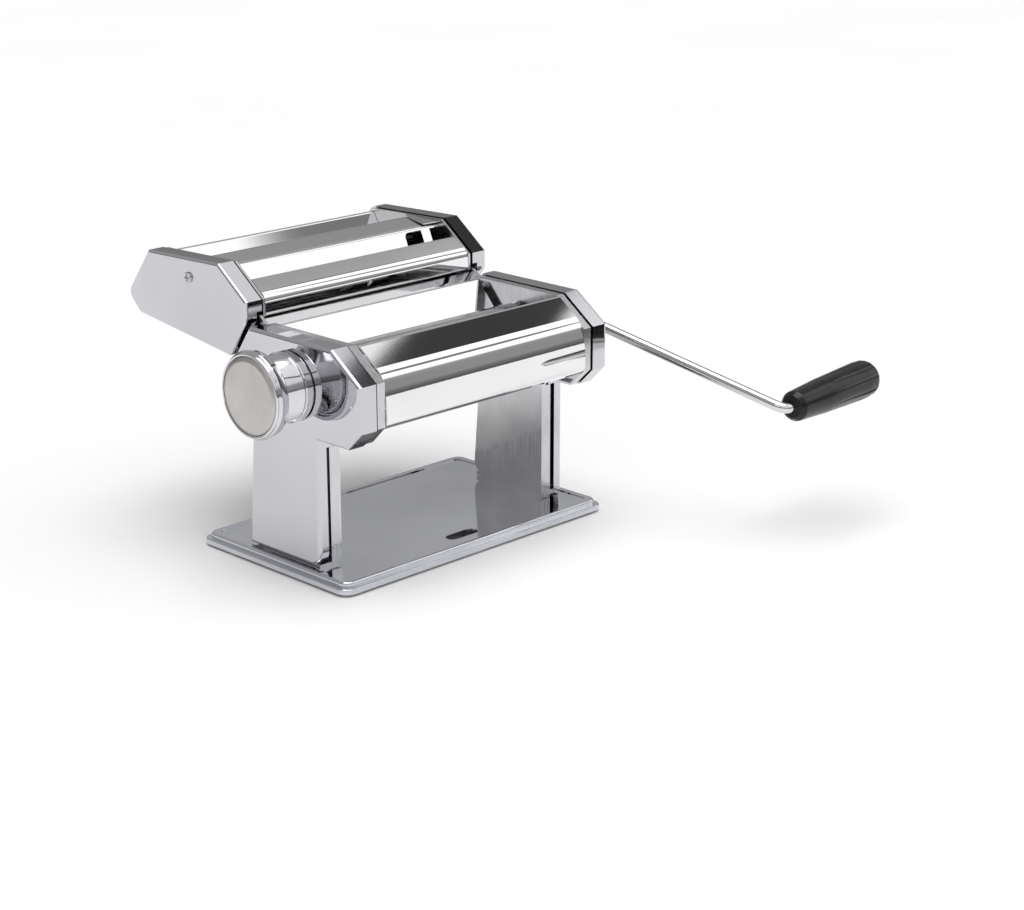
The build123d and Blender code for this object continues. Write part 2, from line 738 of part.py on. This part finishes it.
for side, side_name in ((-1, "left"), (1, "right")):
    inner = side * cutter_plate_inner
    thickness = cutter_plate_outer - cutter_plate_inner
    with BuildPart() as cutter_plate:
        extrude(cutter_outline(inner, inset=0.6), amount=side * thickness)
        with BuildSketch(across(inner)):
            with Locations(*all_cutter_axes):
                Circle(7.0 + fixed_gap)
            with Locations(*cutter_rod_places):
                Circle(1.8)
            with Locations(*stud_places):
                Circle(1.62)
        extrude(amount=side * thickness, mode=Mode.SUBTRACT)
    save(cutter_plate, f"cutter_{side_name}_plate")

for side, side_name in ((-1, "left"), (1, "right")):
    with BuildPart() as cutter_cap:
        extrude(cutter_outline(side * cap_edge), amount=side * (cap_face - cap_edge))
        rim = cutter_cap.faces().filter_by(Axis.X).sort_by(Axis.X)[-1 if side > 0 else 0].edges()
        fillet(rim, 1.5)
        hollow_depth = cap_face - cap_edge - sheet
        extrude(cutter_outline(side * cap_edge, inset=sheet), amount=side * hollow_depth, mode=Mode.SUBTRACT)
        # the body's rail tongue passes through a gap in the front rim
        gap = [along_rail(-1.5, 4.0), along_rail(-1.5, 13.2), along_rail(33.0, 13.2), along_rail(33.0, 4.0)]
        with BuildSketch(across(side * cap_edge)):
            with BuildLine():
                Polyline(*gap, close=True)
            make_face()
        extrude(amount=side * 3.6, mode=Mode.SUBTRACT)
        with BuildSketch(across(side * (cap_edge + hollow_depth))):
            with Locations(cutter_rod_places[0]):
                Circle(1.8)
            if side > 0:
                with Locations(*driven_axes):
                    Circle(6.0)
        extrude(amount=side * 2.0, mode=Mode.SUBTRACT)
    save(cutter_cap, f"cutter_{side_name}_cap")

cap_screw_head = 1.3
cap_screw_radius = 1.7
with BuildPart() as cutter_cap_screws:
    for side in (-1, 1):
        with BuildSketch(on_axis(cutter_rod_places[0], side * cap_face)):
            Circle(3.0)
        extrude(amount=side * cap_screw_head)
        chamfer(cutter_cap_screws.faces().sort_by(Axis.X)[-1 if side > 0 else 0].edges(), 0.4)
        with BuildSketch(on_axis(cutter_rod_places[0], side * cap_face)):
            Circle(cap_screw_radius)
        extrude(amount=-side * 18.0)
        with BuildSketch(on_axis(cutter_rod_places[0], side * (cap_face + cap_screw_head))):
            Rectangle(4.2, screw_recess)
            Rectangle(screw_recess, 4.2)
        extrude(amount=-side * 0.8, mode=Mode.SUBTRACT)
save(cutter_cap_screws, "cutter_cap_screws")

with BuildPart() as cutter_tie_rods:
    with BuildSketch(across(-cutter_plate_inner)):
        with Locations(*cutter_rod_places):
            Circle(2.6)
    extrude(amount=2 * cutter_plate_inner)
    for side in (-1, 1):
        with BuildSketch(across(side * cutter_plate_inner)):
            with Locations(cutter_rod_places[0]):
                Circle(cap_screw_radius + fixed_gap)
        extrude(amount=-side * 8.0, mode=Mode.SUBTRACT)
save(cutter_tie_rods, "cutter_tie_rods")

with BuildPart() as cutter_guide_studs:
    for side in (-1, 1):
        with BuildSketch(across(side * cutter_plate_inner)):
            with Locations(*stud_places):
                Circle(1.6)
        extrude(amount=side * 4.6)
        with BuildSketch(across(side * (plate_outer + 0.2))):
            with Locations(*stud_places):
                Circle(3.0)
        extrude(amount=side * 1.2)
save(cutter_guide_studs, "cutter_guide_studs")

cutter_half = 76.0
cutter_front_panel = bent_sheet(
    -cutter_half,
    cutter_half,
    [(44.6, 147.9), (38.2, 151.2), (27.4, 143.8), (26.9, 133.2), along_rail(9.0, 5.6), along_rail(16.0, 5.5)],
    (2.0, 7.0, 6.0, 4.0),
    thickness=0.8,
)
save(cutter_front_panel, "cutter_front_panel")

notch_start = 48.2
notch_top = 155.4
notch_depth = 16.0
tab_centre = 64.7
tab_width = 6.6
with BuildPart() as cutter_centre_cover:
    add(bent_sheet(
        -cutter_half,
        cutter_half,
        [(48.2, 148.0), (52.2, 157.0), (76.0, 157.6), (88.0, 153.0), (91.6, 147.6)],
        (2.4, 8.0, 3.0),
        thickness=0.8,
    ).part)
    # the front face is cut away at the right end, but for a tab that hangs in the gap
    with BuildSketch(Plane.XZ.offset(-46.0)):
        with Locations(((notch_start + cutter_half) / 2 + 2.0, notch_top - notch_depth / 2)):
            RectangleRounded(cutter_half - notch_start + 4.0, notch_depth, 2.8)
        with Locations((cutter_half - 5.0, notch_top - notch_depth / 2)):
            Rectangle(12.0, notch_depth)
        with Locations(((notch_start + cutter_half) / 2, notch_top - 10.0)):
            Rectangle(cutter_half - notch_start, 12.0)
        with Locations((tab_centre, notch_top - notch_depth / 2)):
            Rectangle(tab_width, notch_depth + 2.0, mode=Mode.SUBTRACT)
    extrude(amount=-10.0, mode=Mode.SUBTRACT)
save(cutter_centre_cover, "cutter_centre_cover")

with BuildPart() as cutter_end_shelf:
    shelf_edge = cutter_plate_inner - fixed_gap
    with BuildSketch(Plane.XY.offset(158.1)):
        with BuildLine():
            Polyline((63.8, 51.6), (shelf_edge, 50.4), (shelf_edge, 80.0), (72.1, 75.0), close=True)
        make_face()
    extrude(amount=0.6)
save(cutter_end_shelf, "cutter_end_shelf")

cutter_rear_panel = bent_sheet(
    -cutter_half,
    cutter_half,
    [(103.4, 147.6), (109.6, 156.8), (129.8, 131.4), (121.8, 123.0)],
    (1.6, 5.0),
    thickness=0.8,
)
save(cutter_rear_panel, "cutter_rear_panel")


# ---------------------------------------------------------------- cutter head: rollers, gears, bushes and combs
cutter_socket_mouth = 88.2
cutter_socket_round = 12.4      # depth of its round part, which stays within the journal
journal_end = 79.0              # |x| of the journals' left ends, just outside the bushes


def cutting_roller(axis, pitch, first_land, driven):
    """Grooved roller, turned from one profile: discs of half a pitch with grooves between them."""
    land = pitch / 2 - 0.1
    profile = [(-journal_end, 0), (-journal_end, 5.0), (-75.4, 5.0), (-75.4, groove_radius)]
    x = first_land
    while x < cutting_half_length - 0.01:
        profile += [(x + 0.05, groove_radius), (x + 0.05, cutter_radius)]
        profile += [(x + 0.05 + land, cutter_radius), (x + 0.05 + land, groove_radius)]
        x += pitch
    profile += [(75.4, groove_radius), (75.4, 5.0), (cutter_socket_mouth, 5.0), (cutter_socket_mouth, 0)]
    with BuildPart() as roller:
        add(turned(axis, profile))
        if driven:
            with BuildSketch(on_axis(axis, cutter_socket_mouth)):
                Circle(crank_radius + run_gap)
            extrude(amount=-cutter_socket_round, mode=Mode.SUBTRACT)
            with BuildSketch(on_axis(axis, cutter_socket_mouth - cutter_socket_round)):
                Circle(crank_tip + run_gap)
                Rectangle(8.0, 2 * crank_flat + 2 * run_gap, mode=Mode.INTERSECT)
            extrude(amount=-socket_slot, mode=Mode.SUBTRACT)
    return roller


for cut_name, pitch in (("wide", 12.0), ("narrow", 4.0)):
    for role, first_land, first_angle in (
        ("driven", -cutting_half_length, 0.0),
        ("idle", -cutting_half_length + pitch / 2, 180.0 + 180.0 / 14),
    ):
        axis = (cutter_y[f"{cut_name}_{role}"], cutter_z)
        save(cutting_roller(axis, pitch, first_land, role == "driven"), f"{cut_name}_cutter_{role}")
        with BuildPart() as cutter_gear:
            blank = gear_blank(axis, 83.2, 14, 12.1, 9.4, 0.6, 1.5, 5.0 + fixed_gap, first_angle)
            extrude(blank, amount=4.2)
        save(cutter_gear, f"{cut_name}_{role}_gear")

with BuildPart() as cutter_bushes:
    for side in (-1, 1):
        with BuildSketch(across(side * (cutter_plate_inner - 0.4))):
            with Locations(*all_cutter_axes):
                Circle(7.0)
                Circle(5.0 + run_gap, mode=Mode.SUBTRACT)
        extrude(amount=side * 2.6)
save(cutter_bushes, "cutter_bushes")

comb_bottom = 119.8


def comb(bar_y, pitch, first_groove):
    """Comb under one cutting roller: a bar across the head and fingers that reach up into the grooves."""
    finger_width = pitch / 2 - 0.6
    with BuildPart() as piece:
        with BuildSketch(Plane.XY.offset(comb_bottom)):
            with Locations((0, bar_y)):
                Rectangle(2 * cutter_plate_inner, 3.0)
        extrude(amount=1.6)
        with BuildSketch(Plane.XY.offset(comb_bottom + 0.8)):
            x = first_groove + pitch / 4
            while x < cutting_half_length:
                with Locations((x, bar_y)):
                    Rectangle(finger_width, 1.2)
                x += pitch
        extrude(amount=4.4)
    return piece.part


for cut_name, pitch in (("wide", 12.0), ("narrow", 4.0)):
    with BuildPart() as combs:
        add(comb(cutter_y[f"{cut_name}_driven"] - 1.0, pitch, -cutting_half_length + pitch / 2))
        add(comb(cutter_y[f"{cut_name}_idle"] + 1.0, pitch, -cutting_half_length))
    save(combs, f"{cut_name}_cutter_combs")
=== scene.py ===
"""Looks of the pasta roller machine: finishes, a finely turned knob, studio and camera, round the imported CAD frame.

Everything is in metres in the CAD's own frame: origin on the table under the base, +X towards the crank,
-Y the front, +Z up. Only the knob's turned profile is in millimetres.
"""

import json
import math

import bpy
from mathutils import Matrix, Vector


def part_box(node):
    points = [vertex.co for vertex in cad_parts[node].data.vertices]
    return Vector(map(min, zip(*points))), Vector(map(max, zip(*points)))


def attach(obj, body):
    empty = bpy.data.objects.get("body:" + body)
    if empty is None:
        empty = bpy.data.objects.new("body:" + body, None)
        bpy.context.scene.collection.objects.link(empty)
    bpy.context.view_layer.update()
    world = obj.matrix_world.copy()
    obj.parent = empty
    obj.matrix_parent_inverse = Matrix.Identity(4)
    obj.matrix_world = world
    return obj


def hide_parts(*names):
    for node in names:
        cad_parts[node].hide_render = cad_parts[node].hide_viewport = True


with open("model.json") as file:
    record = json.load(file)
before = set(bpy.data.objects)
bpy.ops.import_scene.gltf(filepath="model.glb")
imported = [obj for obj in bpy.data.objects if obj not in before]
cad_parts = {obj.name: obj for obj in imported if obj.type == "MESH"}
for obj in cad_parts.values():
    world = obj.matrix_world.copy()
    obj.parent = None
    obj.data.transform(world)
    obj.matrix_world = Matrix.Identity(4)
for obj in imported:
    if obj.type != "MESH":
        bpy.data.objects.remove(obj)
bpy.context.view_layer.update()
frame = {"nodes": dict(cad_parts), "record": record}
nodes = frame["nodes"]

MM = 0.001

# ---------------------------------------------------------------- driving values
# Grain directions: a noise that is stretched along an axis draws lines that run along it, and one that is
# stretched along the other two axes draws lines that run round it.
ALONG_X = (0.02, 1, 1)
ALONG_Z = (1, 1, 0.02)
AROUND_X = (1, 0.02, 0.02)
NO_GRAIN = (1, 1, 1)

# Most of a noise texture's values lie between these two.
NOISE_LOW = 0.35
NOISE_HIGH = 0.65

# Pieces that don't show the finish of the slot that the record gives them.
OWN_FINISH = {
    "left_side_cover": "cover_chrome",
    "right_side_cover": "cover_chrome",
    "cutter_left_cap": "cover_chrome",
    "cutter_right_cap": "cover_chrome",
    "regulator_knob": "knob_chrome",
    "index_collar": "knob_chrome",
}

# The knob's profile in millimetres: distances out from its back face, and radii.
AXLE_HOLE_RADIUS = 4.2
BARREL_RADIUS = 18.0
FLANGE_BACK = 14.6
FLANGE_RADIUS = 23.2
GROOVE_BACK = 20.0
GROOVE_FRONT = 20.4
GROOVE_RADIUS = 22.0
RIM_RADIUS = 22.7
RIM_FRONT = 22.5
FACE_RADIUS = 21.3

# The knob's face in millimetres: distances out from the face piece's own back.
FACE_BACK = 1.0
FACE_EDGE = 3.0
FACE_MIDDLE = 3.5
FACE_EDGE_ROUNDING = 1.3
FACE_RINGS = range(18, 1, -2)

ARC_STEPS = 8
ARC_LEAD = 0.12
TURNED_SIDES = 192

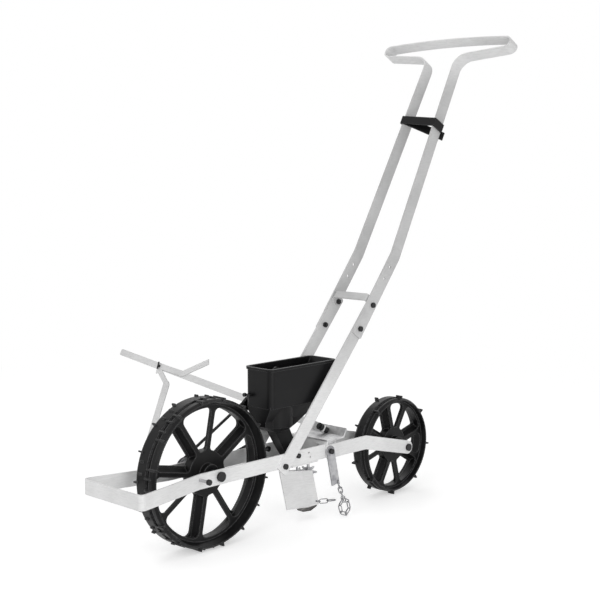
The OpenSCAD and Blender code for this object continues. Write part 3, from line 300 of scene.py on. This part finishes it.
standoffSet = {
    "zinc": (0.60, 0.60, 0.61), "dull": (0.34, 0.34, 0.35), "black": (0.012, 0.012, 0.013),
    "blackFrom": 0.071, "fade": 0.0004,  # out from the middle of the machine
    "roughness": 0.34, "edge": 0.0005, "depth": 0.00003,
    "patch": {"scale": 200.0, "detail": 3.0}, "fine": {"scale": 1500.0, "detail": 2.0},
    "patched": (0.35, 0.70), "patchShare": 0.5, "metallic": 0.9, "blackMetal": 0.6, "patchRoughness": 0.16,
}


def standoffZinc(s):
    # zinc along the shank, black on the outer end
    f = Finish("standoffZinc")
    patch = f.noise(**s["patch"])
    outer = axle.y - s["blackFrom"]
    black = 1.0 - f.spread(f.axis("Y"), outer - s["fade"], outer + s["fade"])
    shank = f.blend(f.spread(patch, *s["patched"]) * s["patchShare"], s["zinc"], s["dull"])
    f.put("Base Color", f.blend(black, shank, s["black"]))
    f.put("Metallic", s["metallic"] - s["blackMetal"] * black)
    f.put("Roughness", s["roughness"] + s["patchRoughness"] * patch)
    f.relief(f.noise(**s["fine"]), s["depth"], f.soft(s["edge"]))
    return f.done()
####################
Stated problem:
Begin with the line that has "extrude(amount=1.6)" in the listing above and end after the line that has "points = [vertex.co"; output those lines exactly.

Written reply:
        extrude(amount=1.6)
        with BuildSketch(Plane.XY.offset(comb_bottom + 0.8)):
            x = first_groove + pitch / 4
            while x < cutting_half_length:
                with Locations((x, bar_y)):
                    Rectangle(finger_width, 1.2)
                x += pitch
        extrude(amount=4.4)
    return piece.part


for cut_name, pitch in (("wide", 12.0), ("narrow", 4.0)):
    with BuildPart() as combs:
        add(comb(cutter_y[f"{cut_name}_driven"] - 1.0, pitch, -cutting_half_length + pitch / 2))
        add(comb(cutter_y[f"{cut_name}_idle"] + 1.0, pitch, -cutting_half_length))
    save(combs, f"{cut_name}_cutter_combs")
=== scene.py ===
"""Looks of the pasta roller machine: finishes, a finely turned knob, studio and camera, round the imported CAD frame.

Everything is in metres in the CAD's own frame: origin on the table under the base, +X towards the crank,
-Y the front, +Z up. Only the knob's turned profile is in millimetres.
"""

import json
import math

import bpy
from mathutils import Matrix, Vector


def part_box(node):
    points = [vertex.co for vertex in cad_parts[node].data.vertices]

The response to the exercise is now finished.